What you are asked to do:
Reproduce the listing below in its entirety. Change nothing.
--- start ---
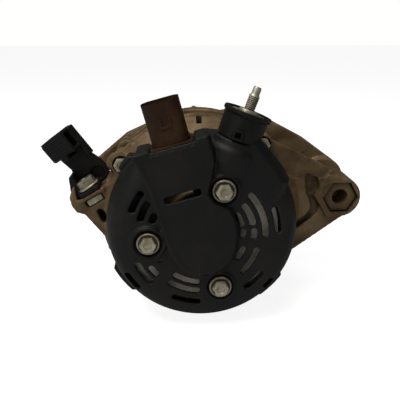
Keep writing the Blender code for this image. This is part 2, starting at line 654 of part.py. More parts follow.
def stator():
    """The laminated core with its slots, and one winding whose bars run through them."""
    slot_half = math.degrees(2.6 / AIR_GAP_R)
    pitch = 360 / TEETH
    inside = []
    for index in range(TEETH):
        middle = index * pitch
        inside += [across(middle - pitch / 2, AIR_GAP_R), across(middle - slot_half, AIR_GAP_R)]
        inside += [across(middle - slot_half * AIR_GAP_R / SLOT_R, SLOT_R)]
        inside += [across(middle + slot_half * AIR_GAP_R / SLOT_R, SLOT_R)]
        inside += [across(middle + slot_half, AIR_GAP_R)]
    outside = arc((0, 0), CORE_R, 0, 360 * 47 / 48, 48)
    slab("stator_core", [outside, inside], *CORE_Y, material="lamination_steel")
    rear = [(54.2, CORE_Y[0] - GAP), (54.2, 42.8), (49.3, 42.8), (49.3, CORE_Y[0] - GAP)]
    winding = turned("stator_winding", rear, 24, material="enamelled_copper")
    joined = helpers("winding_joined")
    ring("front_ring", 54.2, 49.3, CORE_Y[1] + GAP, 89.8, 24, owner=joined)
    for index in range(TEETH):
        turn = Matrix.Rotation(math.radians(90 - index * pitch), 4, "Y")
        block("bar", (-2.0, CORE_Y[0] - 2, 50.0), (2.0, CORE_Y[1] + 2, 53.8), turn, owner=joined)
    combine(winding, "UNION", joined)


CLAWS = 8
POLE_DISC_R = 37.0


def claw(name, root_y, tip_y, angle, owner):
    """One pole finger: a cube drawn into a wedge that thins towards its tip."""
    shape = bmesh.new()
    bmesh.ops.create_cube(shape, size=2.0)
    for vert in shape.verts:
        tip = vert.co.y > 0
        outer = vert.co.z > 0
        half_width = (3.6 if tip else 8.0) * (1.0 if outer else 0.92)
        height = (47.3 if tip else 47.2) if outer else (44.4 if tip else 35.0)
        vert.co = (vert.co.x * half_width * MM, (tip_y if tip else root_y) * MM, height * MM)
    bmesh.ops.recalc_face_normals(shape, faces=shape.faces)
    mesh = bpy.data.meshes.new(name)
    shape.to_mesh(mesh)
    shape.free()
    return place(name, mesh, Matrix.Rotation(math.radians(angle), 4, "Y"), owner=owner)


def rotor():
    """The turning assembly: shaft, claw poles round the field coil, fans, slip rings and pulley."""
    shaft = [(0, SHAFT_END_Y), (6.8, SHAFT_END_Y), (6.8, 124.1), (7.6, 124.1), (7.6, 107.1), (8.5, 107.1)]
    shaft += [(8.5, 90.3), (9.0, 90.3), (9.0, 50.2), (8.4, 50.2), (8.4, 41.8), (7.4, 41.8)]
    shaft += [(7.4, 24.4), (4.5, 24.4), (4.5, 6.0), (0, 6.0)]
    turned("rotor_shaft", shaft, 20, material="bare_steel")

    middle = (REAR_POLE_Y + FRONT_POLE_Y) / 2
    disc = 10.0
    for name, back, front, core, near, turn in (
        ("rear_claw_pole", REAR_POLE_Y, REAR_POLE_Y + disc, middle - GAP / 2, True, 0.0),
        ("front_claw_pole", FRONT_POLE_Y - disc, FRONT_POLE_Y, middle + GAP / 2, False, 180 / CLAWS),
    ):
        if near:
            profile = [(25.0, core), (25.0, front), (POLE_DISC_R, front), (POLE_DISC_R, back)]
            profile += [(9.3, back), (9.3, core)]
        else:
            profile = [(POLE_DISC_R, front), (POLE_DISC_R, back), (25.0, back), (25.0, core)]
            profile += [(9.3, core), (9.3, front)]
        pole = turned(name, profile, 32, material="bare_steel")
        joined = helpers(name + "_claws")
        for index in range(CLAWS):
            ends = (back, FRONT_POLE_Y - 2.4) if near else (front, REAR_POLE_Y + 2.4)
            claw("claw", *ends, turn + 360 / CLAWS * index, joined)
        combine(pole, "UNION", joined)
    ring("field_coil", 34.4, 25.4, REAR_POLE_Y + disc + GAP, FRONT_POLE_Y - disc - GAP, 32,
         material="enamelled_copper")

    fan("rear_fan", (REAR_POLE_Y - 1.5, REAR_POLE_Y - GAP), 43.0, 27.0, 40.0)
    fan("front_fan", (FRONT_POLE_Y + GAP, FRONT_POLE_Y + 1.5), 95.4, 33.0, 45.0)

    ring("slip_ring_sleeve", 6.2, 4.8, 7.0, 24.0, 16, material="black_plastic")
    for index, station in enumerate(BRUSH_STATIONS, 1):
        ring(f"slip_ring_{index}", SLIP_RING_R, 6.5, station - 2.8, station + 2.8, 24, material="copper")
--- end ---
Written reply:
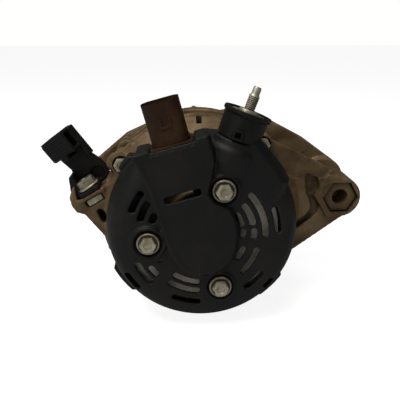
Keep writing the Blender code for this image. This is part 2, starting at line 654 of part.py. More parts follow.
def stator():
    """The laminated core with its slots, and one winding whose bars run through them."""
    slot_half = math.degrees(2.6 / AIR_GAP_R)
    pitch = 360 / TEETH
    inside = []
    for index in range(TEETH):
        middle = index * pitch
        inside += [across(middle - pitch / 2, AIR_GAP_R), across(middle - slot_half, AIR_GAP_R)]
        inside += [across(middle - slot_half * AIR_GAP_R / SLOT_R, SLOT_R)]
        inside += [across(middle + slot_half * AIR_GAP_R / SLOT_R, SLOT_R)]
        inside += [across(middle + slot_half, AIR_GAP_R)]
    outside = arc((0, 0), CORE_R, 0, 360 * 47 / 48, 48)
    slab("stator_core", [outside, inside], *CORE_Y, material="lamination_steel")
    rear = [(54.2, CORE_Y[0] - GAP), (54.2, 42.8), (49.3, 42.8), (49.3, CORE_Y[0] - GAP)]
    winding = turned("stator_winding", rear, 24, material="enamelled_copper")
    joined = helpers("winding_joined")
    ring("front_ring", 54.2, 49.3, CORE_Y[1] + GAP, 89.8, 24, owner=joined)
    for index in range(TEETH):
        turn = Matrix.Rotation(math.radians(90 - index * pitch), 4, "Y")
        block("bar", (-2.0, CORE_Y[0] - 2, 50.0), (2.0, CORE_Y[1] + 2, 53.8), turn, owner=joined)
    combine(winding, "UNION", joined)


CLAWS = 8
POLE_DISC_R = 37.0


def claw(name, root_y, tip_y, angle, owner):
    """One pole finger: a cube drawn into a wedge that thins towards its tip."""
    shape = bmesh.new()
    bmesh.ops.create_cube(shape, size=2.0)
    for vert in shape.verts:
        tip = vert.co.y > 0
        outer = vert.co.z > 0
        half_width = (3.6 if tip else 8.0) * (1.0 if outer else 0.92)
        height = (47.3 if tip else 47.2) if outer else (44.4 if tip else 35.0)
        vert.co = (vert.co.x * half_width * MM, (tip_y if tip else root_y) * MM, height * MM)
    bmesh.ops.recalc_face_normals(shape, faces=shape.faces)
    mesh = bpy.data.meshes.new(name)
    shape.to_mesh(mesh)
    shape.free()
    return place(name, mesh, Matrix.Rotation(math.radians(angle), 4, "Y"), owner=owner)


def rotor():
    """The turning assembly: shaft, claw poles round the field coil, fans, slip rings and pulley."""
    shaft = [(0, SHAFT_END_Y), (6.8, SHAFT_END_Y), (6.8, 124.1), (7.6, 124.1), (7.6, 107.1), (8.5, 107.1)]
    shaft += [(8.5, 90.3), (9.0, 90.3), (9.0, 50.2), (8.4, 50.2), (8.4, 41.8), (7.4, 41.8)]
    shaft += [(7.4, 24.4), (4.5, 24.4), (4.5, 6.0), (0, 6.0)]
    turned("rotor_shaft", shaft, 20, material="bare_steel")

    middle = (REAR_POLE_Y + FRONT_POLE_Y) / 2
    disc = 10.0
    for name, back, front, core, near, turn in (
        ("rear_claw_pole", REAR_POLE_Y, REAR_POLE_Y + disc, middle - GAP / 2, True, 0.0),
        ("front_claw_pole", FRONT_POLE_Y - disc, FRONT_POLE_Y, middle + GAP / 2, False, 180 / CLAWS),
    ):
        if near:
            profile = [(25.0, core), (25.0, front), (POLE_DISC_R, front), (POLE_DISC_R, back)]
            profile += [(9.3, back), (9.3, core)]
        else:
            profile = [(POLE_DISC_R, front), (POLE_DISC_R, back), (25.0, back), (25.0, core)]
            profile += [(9.3, core), (9.3, front)]
        pole = turned(name, profile, 32, material="bare_steel")
        joined = helpers(name + "_claws")
        for index in range(CLAWS):
            ends = (back, FRONT_POLE_Y - 2.4) if near else (front, REAR_POLE_Y + 2.4)
            claw("claw", *ends, turn + 360 / CLAWS * index, joined)
        combine(pole, "UNION", joined)
    ring("field_coil", 34.4, 25.4, REAR_POLE_Y + disc + GAP, FRONT_POLE_Y - disc - GAP, 32,
         material="enamelled_copper")

    fan("rear_fan", (REAR_POLE_Y - 1.5, REAR_POLE_Y - GAP), 43.0, 27.0, 40.0)
    fan("front_fan", (FRONT_POLE_Y + GAP, FRONT_POLE_Y + 1.5), 95.4, 33.0, 45.0)

    ring("slip_ring_sleeve", 6.2, 4.8, 7.0, 24.0, 16, material="black_plastic")
    for index, station in enumerate(BRUSH_STATIONS, 1):
        ring(f"slip_ring_{index}", SLIP_RING_R, 6.5, station - 2.8, station + 2.8, 24, material="copper")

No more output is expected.